Seems someone has got their po’ wittle fee-fees hurt.
Sunday I wrote about the Yves Smith kerfluffle. You know, if someone calls you a sellout (or makes other, less flattering characterizations) you have two choices- ignore it or own it.
Now as I’ve always chosen to embrace every vice (unless you have something new and inventive to suggest), my typical response is “Yeah, so?” The Roosevelt Institute has, on the other hand, decided that Yves’ shoe fits and attempts to defend their neoliberal policy prescriptions as progressive.
What are those prescriptions? I’m glad you asked. Jon Walker has a handy little roundup-
Peterson Foundation Proposals From the Roosevelt Institute, CAP and EPI Abandon Progressive Policy
By: Jon Walker, Firedog Lake
Monday June 6, 2011 9:43 am
While Medicare and Medicaid are technically what drives government spending, they are not the problem. They are both dramatically more cost effective than our broken private insurance system, which is what is actually driving all our health care cost radically higher than the rest of the industrialized world. The projected deficit is due mainly to historically low tax rates, massively unnecessary military spending and most importantly a totally broken health care system.

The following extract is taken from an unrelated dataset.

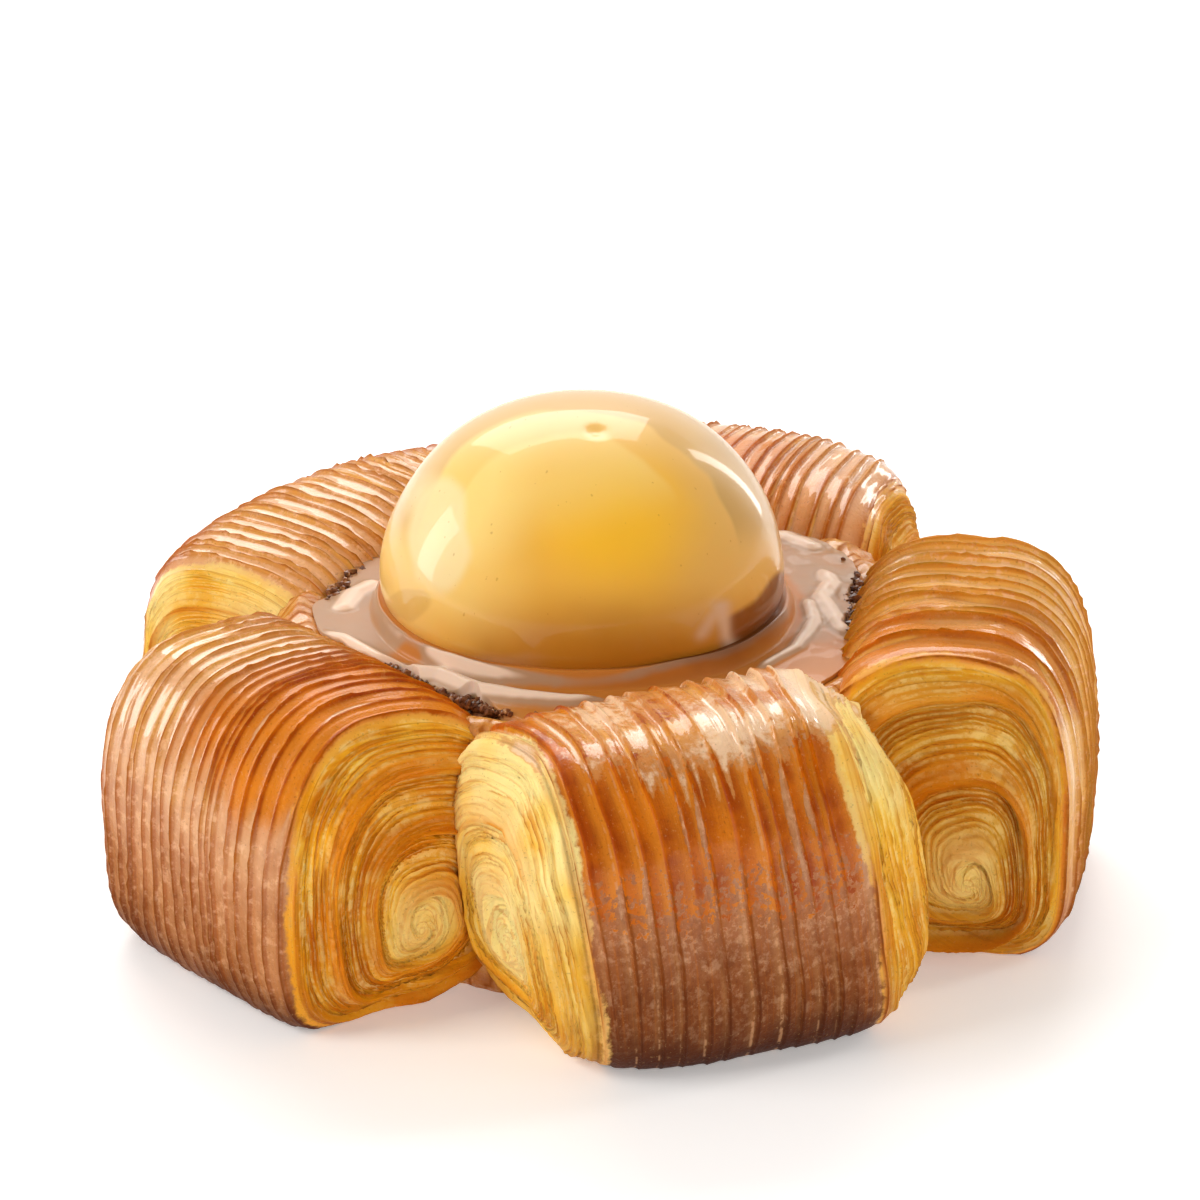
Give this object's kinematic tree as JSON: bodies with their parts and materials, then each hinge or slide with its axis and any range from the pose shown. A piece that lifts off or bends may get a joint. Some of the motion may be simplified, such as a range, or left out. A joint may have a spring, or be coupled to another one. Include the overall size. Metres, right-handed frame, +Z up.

The “progressive” solution to our current health care problems has historically been to copy the models of nations with cheaper and more efficient systems: it could be fixed by adopting the progressive solutions of socialized medicine (VA for all), or single payer (Medicare for all). If those are “too big a change,” most of the benefits of single payer can be replicated following the model of countries like Germany and Japan and adopting all-payer, where the government plays a role in setting uniformed reimbursement rates that all private insurance companies most pay. Adopting any of these models would effectively eliminate our long term deficit.
Yet none of the three “liberals” deficit plans even come close to calling for any of these proven progressive solutions for health care. Only one of them, EPI, includes a moderately strong public option. “Tort reform” gets more play than single payer.
…
Note that the Roosevelt Institute plan doesn’t even call for what became the significant progressive compromise from single payer in the health care debate, an immediate public option. Instead, it calls only for a “trigger” that might make a public option available at the earliest by 2022 if cost(s) continue to increase. If a robust public option can significantly reduce the deficit, which the CBO has concluded, what possible justification exists for waiting a decade to use it? So the Roosevelt Institute plan to reduce the deficit is to needlessly waste a few hundred billion dollars.
…
In isolation many of these ideas are nice, but the totality of them is incredibly timid. Yes, we could save some money if Medicare negotiated directly for drug prices for seniors, but everyone could save significantly more money if Medicare negotiated lower drug prices for everyone through a single payer system or all-payer.Given that as a country we probably spend $500 billion more a year than we need to on health care, is it truly depressing that these so-called progressive groups have totally abandoned even talking about a proven solution to our deficit and health care issues.
On an international level I would go so far as to say these three liberal health care plans are all significantly to the right of basically even center-right party in the rest of the industrialized world on health care.
If these constitute the “left flank” of the political discussion around the pressing issue of health care costs in America, we as a country are screwed.
2 comments
Author
was fronted paged at FDL by Jane. The comments were quite to the point that RI had sold out to the right. I read the article at RI as well and the comments were even more scathing.
I wish we would stop labeling the Democratic policies as “neo-liberal”. The fact is those policies are right wing conservative. I believe in truth in packaging.